If you pay any attention at all to pop music, you’ve probably heard of this album, an unlikely collaboration between the former singer of Led Zeppelin and the queen of pop bluegrass. I never expected to hear it, much less to like it. I never cared much for Led Zeppelin, and what I’ve heard of Alison Krauss’s music was of very high quality but a little on the bland side to my taste.

But something caused me to listen to the samples at Amazon, and they sounded quite good. And I mentioned it to a friend who had bought it, and he made me a copy, and now I’m going to have to buy the dang thing. It’s really a pretty great album.

I think the magic ingredient is T-Bone Burnett.

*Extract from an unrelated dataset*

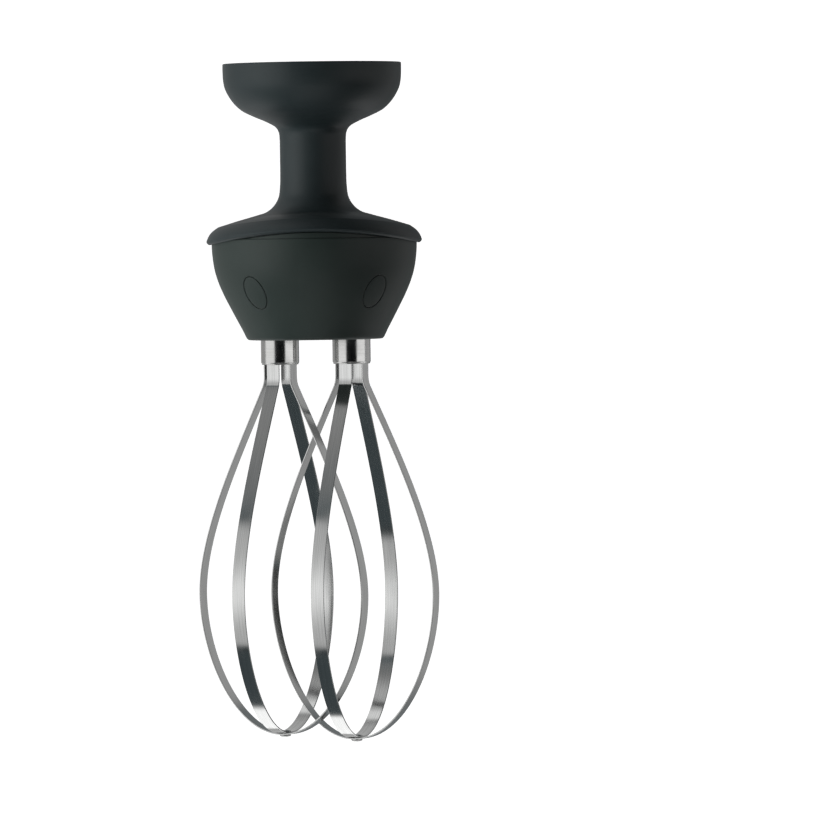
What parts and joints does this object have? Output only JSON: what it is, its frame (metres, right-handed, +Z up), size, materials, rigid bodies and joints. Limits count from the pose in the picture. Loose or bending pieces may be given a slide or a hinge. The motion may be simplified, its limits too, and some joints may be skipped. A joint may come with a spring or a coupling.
{
  "type": "twin whisk mixer attachment",
  "caption": "Hand-held mixer attachment: plastic coupling cup, neck and round gearbox housing that drives a pair of meshing, counter-rotating balloon whisks of flat steel bands.",
  "frame": {"origin": "centre of the coupling cup's top rim plane, where the motor unit seats", "axes": "+Z up along the input shaft towards the motor unit, whisks hang down -Z, the two whisk spindles lie apart along X, -Y is the front"},
  "size_m": [0.0943, 0.0844, 0.2664],
  "materials": {
    "charcoal_plastic": "fine-textured moulded charcoal plastic, satin",
    "inner_plastic": "glass-filled moulding, dull",
    "nylon": "moulded natural nylon, semi-matt",
    "seal_rubber": "matt",
    "satin_steel": "satin rolled stainless strip",
    "machined_steel": "turned and ground",
    "bronze": "sintered bronze, oiled"
  },
  "bodies": {
    "housing": {"upper_housing": "charcoal_plastic", "lower_housing": "charcoal_plastic", "housing_gasket": "seal_rubber", "coupling_ring": "machined_steel", "shaft_seal": "seal_rubber", "upper_bearing": "machined_steel", "lower_bearing": "machined_steel", "bearing_circlip": "machined_steel", "gear_plate": "inner_plastic", "countershaft_pin": "machined_steel", "gear_plate_screw_1": "machined_steel", "gear_plate_screw_2": "machined_steel", "gear_plate_screw_3": "machined_steel", "gear_plate_screw_4": "machined_steel", "housing_screw_front": "machined_steel", "housing_screw_rear": "machined_steel", "left_plate_bush": "bronze", "left_spindle_bush": "bronze", "left_spindle_seal": "seal_rubber", "right_plate_bush": "bronze", "right_spindle_bush": "bronze", "right_spindle_seal": "seal_rubber"},
    "drive_line": {"drive_coupling": "nylon", "drive_shaft": "machined_steel", "drive_pinion": "machined_steel"},
    "countershaft": {"reduction_wheel": "nylon", "reduction_pinion": "machined_steel"},
    "left_spindle_set": {"left_spindle": "machined_steel", "left_spindle_gear": "nylon", "left_spindle_clip": "machined_steel"},
    "left_whisk": {"left_ferrule": "satin_steel", "left_whisk_stem": "satin_steel", "left_outer_band": "satin_steel", "left_inner_band": "satin_steel", "left_rivet": "satin_steel"},
    "left_release": {"left_release_button": "charcoal_plastic", "left_latch_plate": "machined_steel", "left_release_spring": "machined_steel"},
    "right_spindle_set": {"right_spindle": "machined_steel", "right_spindle_gear": "nylon", "right_spindle_clip": "machined_steel"},
    "right_whisk": {"right_ferrule": "satin_steel", "right_whisk_stem": "satin_steel", "right_outer_band": "satin_steel", "right_inner_band": "satin_steel", "right_rivet": "satin_steel"},
    "right_release": {"right_release_button": "charcoal_plastic", "right_latch_plate": "machined_steel", "right_release_spring": "machined_steel"}
  },
  "joints": [
    {"name": "left_whisk_spin", "type": "hinge", "parent": "housing", "child": "left_spindle_set", "pos_m": [-0.014, 0, -0.09], "axis": [0, 0, 1], "continuous": true},
    {"name": "right_whisk_spin", "type": "hinge", "parent": "housing", "child": "right_spindle_set", "pos_m": [0.014, 0, -0.09], "axis": [0, 0, 1], "continuous": true},
    {"name": "countershaft_spin", "type": "hinge", "parent": "housing", "child": "countershaft", "pos_m": [-0.00429, 0.01748, -0.08], "axis": [0, 0, 1], "continuous": true},
    {"name": "drive_spin", "type": "hinge", "parent": "housing", "child": "drive_line", "pos_m": [0, 0, -0.04], "axis": [0, 0, 1], "continuous": true},
    {"name": "left_whisk_pull", "type": "slide", "parent": "left_spindle_set", "child": "left_whisk", "axis": [0, 0, -1], "range_m": [0, 0.004]},
    {"name": "right_whisk_pull", "type": "slide", "parent": "right_spindle_set", "child": "right_whisk", "axis": [0, 0, -1], "range_m": [0, 0.004]},
    {"name": "left_release_press", "type": "slide", "parent": "housing", "child": "left_release", "axis": [0.6494, 0.7604, 0], "range_m": [0, 0.002], "stiffness_N_per_m": 900, "springref_m": -0.0015, "deforming": ["left_release_spring"]},
    {"name": "right_release_press", "type": "slide", "parent": "housing", "child": "right_release", "axis": [-0.6494, 0.7604, 0], "range_m": [0, 0.002], "stiffness_N_per_m": 900, "springref_m": -0.0015, "deforming": ["right_release_spring"]}
  ],
  "couplings": [
    {"joint": "right_whisk_spin", "follows": "left_whisk_spin", "ratio": -1},
    {"joint": "countershaft_spin", "follows": "left_whisk_spin", "ratio": -2.3333},
    {"joint": "drive_spin", "follows": "left_whisk_spin", "ratio": 6.4167}
  ]
}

My friend Robert said years ago that Burnett’s name on an album as producer meant that it was probably worth hearing (come to think of it, maybe that’s why I checked it out), and that still seems to be true. Burnett has a way of getting a sound that’s very American-rootsy but with a hint (or more than a hint) of mystery, tasteful but not slick. I expect he also had a hand in choosing the songs here, which range from good to great. The voices of Plant and Krauss work together beautifully. Here’s one of the highlights:

I’ve heard this song before, sung by Chris Smither, and it was good (like everything by Chris Smither), but this is stunning.

My only reservation about the album is that some of the songs seem a little weak or a little out of place. For instance, the first track is a killer arrangement and performance, but the lyrics consist mostly of repetitions of “She got the money and I got the honey.” The heavy songs are quite heavy—especially Townes Van Zandt’s almost unbearably bleak “Nothin’”—and need a little contrast, but several of the lighter songs here don’t really seem like the right ones. But they’re very well done.

It looks like you can stream the whole album here. If you haven’t heard it, you should.